Given exercise
Copy out the complete listing, word for word.

Data section
--

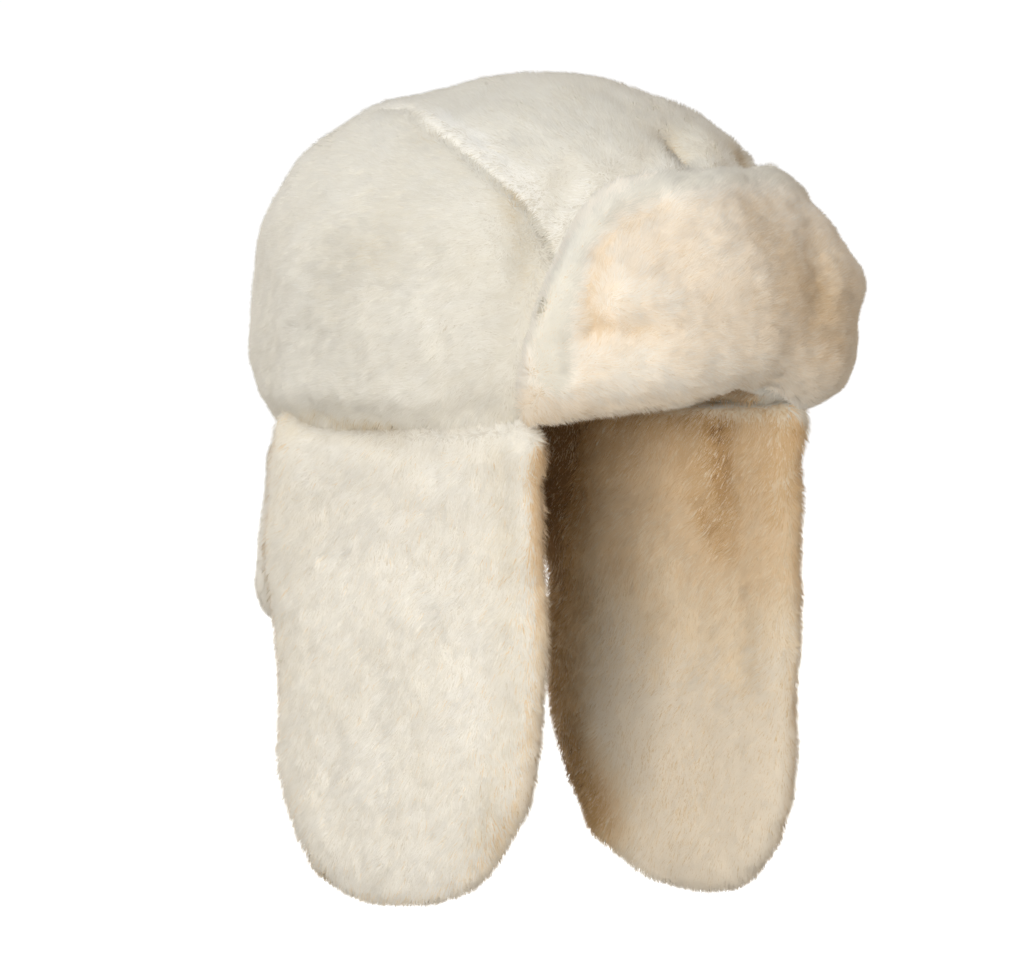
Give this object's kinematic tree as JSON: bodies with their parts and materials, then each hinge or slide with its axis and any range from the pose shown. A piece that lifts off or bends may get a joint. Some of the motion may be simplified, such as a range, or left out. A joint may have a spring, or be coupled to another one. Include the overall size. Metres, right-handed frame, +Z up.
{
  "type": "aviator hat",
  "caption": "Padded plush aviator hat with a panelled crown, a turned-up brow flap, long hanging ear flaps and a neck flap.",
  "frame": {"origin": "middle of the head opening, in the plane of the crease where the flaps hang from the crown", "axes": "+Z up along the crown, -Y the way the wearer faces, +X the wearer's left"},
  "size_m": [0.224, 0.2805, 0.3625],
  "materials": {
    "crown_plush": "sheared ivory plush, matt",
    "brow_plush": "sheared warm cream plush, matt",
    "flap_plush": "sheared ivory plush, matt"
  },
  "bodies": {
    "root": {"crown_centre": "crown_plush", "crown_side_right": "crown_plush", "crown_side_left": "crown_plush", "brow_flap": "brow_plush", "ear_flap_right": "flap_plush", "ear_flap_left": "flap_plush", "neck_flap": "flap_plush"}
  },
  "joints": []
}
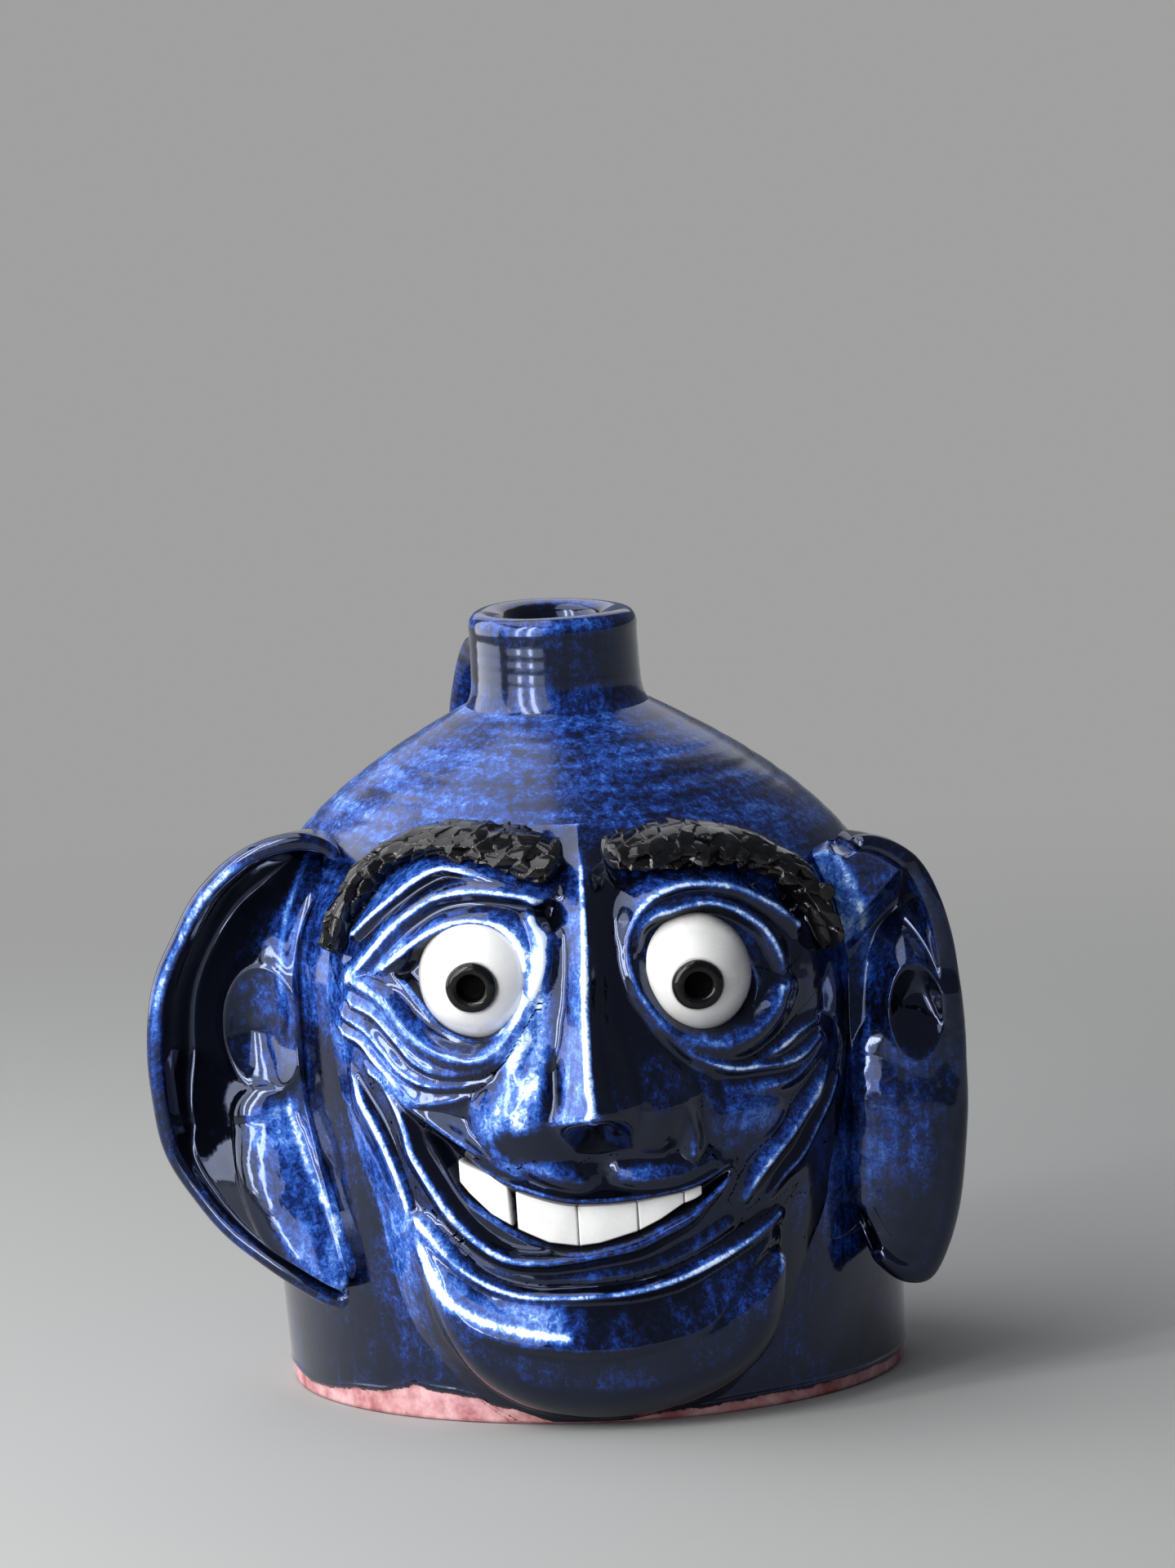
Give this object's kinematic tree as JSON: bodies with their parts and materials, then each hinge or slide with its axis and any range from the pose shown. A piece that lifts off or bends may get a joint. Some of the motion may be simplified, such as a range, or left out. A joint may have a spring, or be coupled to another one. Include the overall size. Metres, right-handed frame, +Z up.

--

Answer for the task
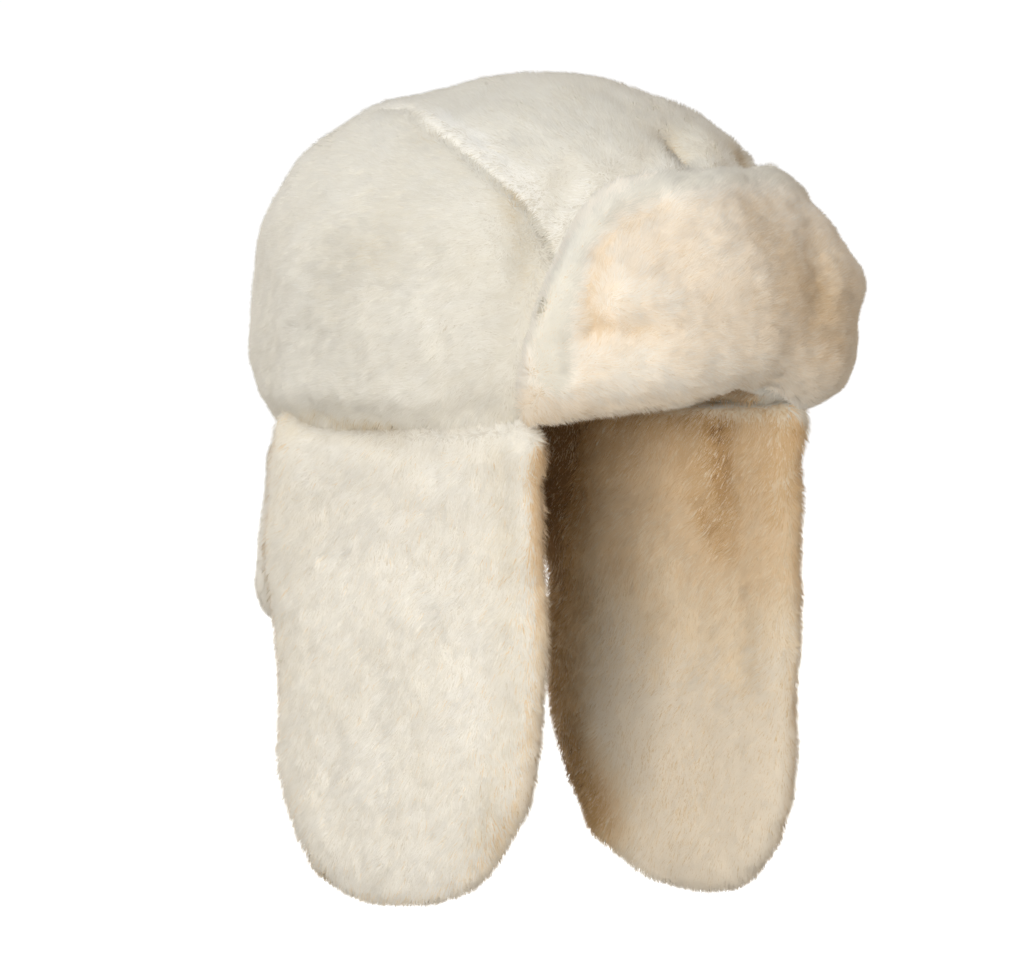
Give this object's kinematic tree as JSON: bodies with their parts and materials, then each hinge or slide with its axis and any range from the pose shown. A piece that lifts off or bends may get a joint. Some of the motion may be simplified, such as a range, or left out. A joint may have a spring, or be coupled to another one. Include the overall size. Metres, right-handed frame, +Z up.
{
  "type": "aviator hat",
  "caption": "Padded plush aviator hat with a panelled crown, a turned-up brow flap, long hanging ear flaps and a neck flap.",
  "frame": {"origin": "middle of the head opening, in the plane of the crease where the flaps hang from the crown", "axes": "+Z up along the crown, -Y the way the wearer faces, +X the wearer's left"},
  "size_m": [0.224, 0.2805, 0.3625],
  "materials": {
    "crown_plush": "sheared ivory plush, matt",
    "brow_plush": "sheared warm cream plush, matt",
    "flap_plush": "sheared ivory plush, matt"
  },
  "bodies": {
    "root": {"crown_centre": "crown_plush", "crown_side_right": "crown_plush", "crown_side_left": "crown_plush", "brow_flap": "brow_plush", "ear_flap_right": "flap_plush", "ear_flap_left": "flap_plush", "neck_flap": "flap_plush"}
  },
  "joints": []
}
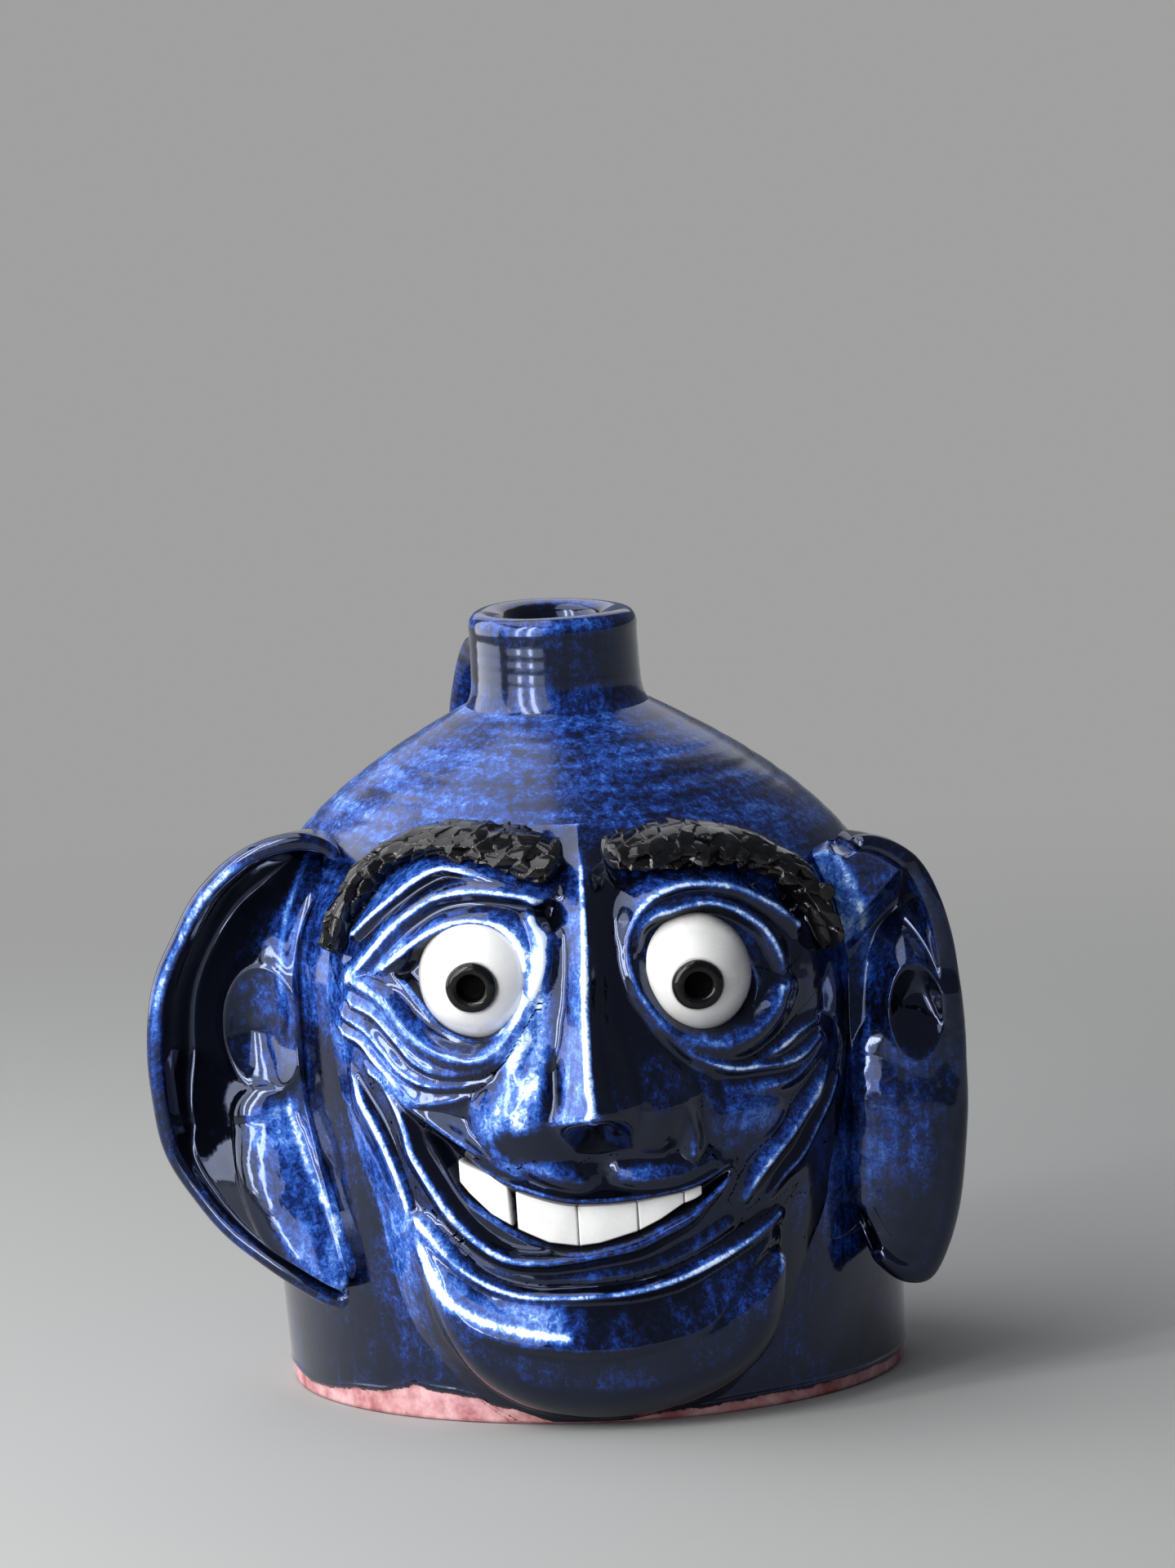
Give this object's kinematic tree as JSON: bodies with their parts and materials, then each hinge or slide with its axis and any range from the pose shown. A piece that lifts off or bends may get a joint. Some of the motion may be simplified, such as a range, or left out. A joint may have a spring, or be coupled to another one. Include the overall size. Metres, right-handed frame, +Z up.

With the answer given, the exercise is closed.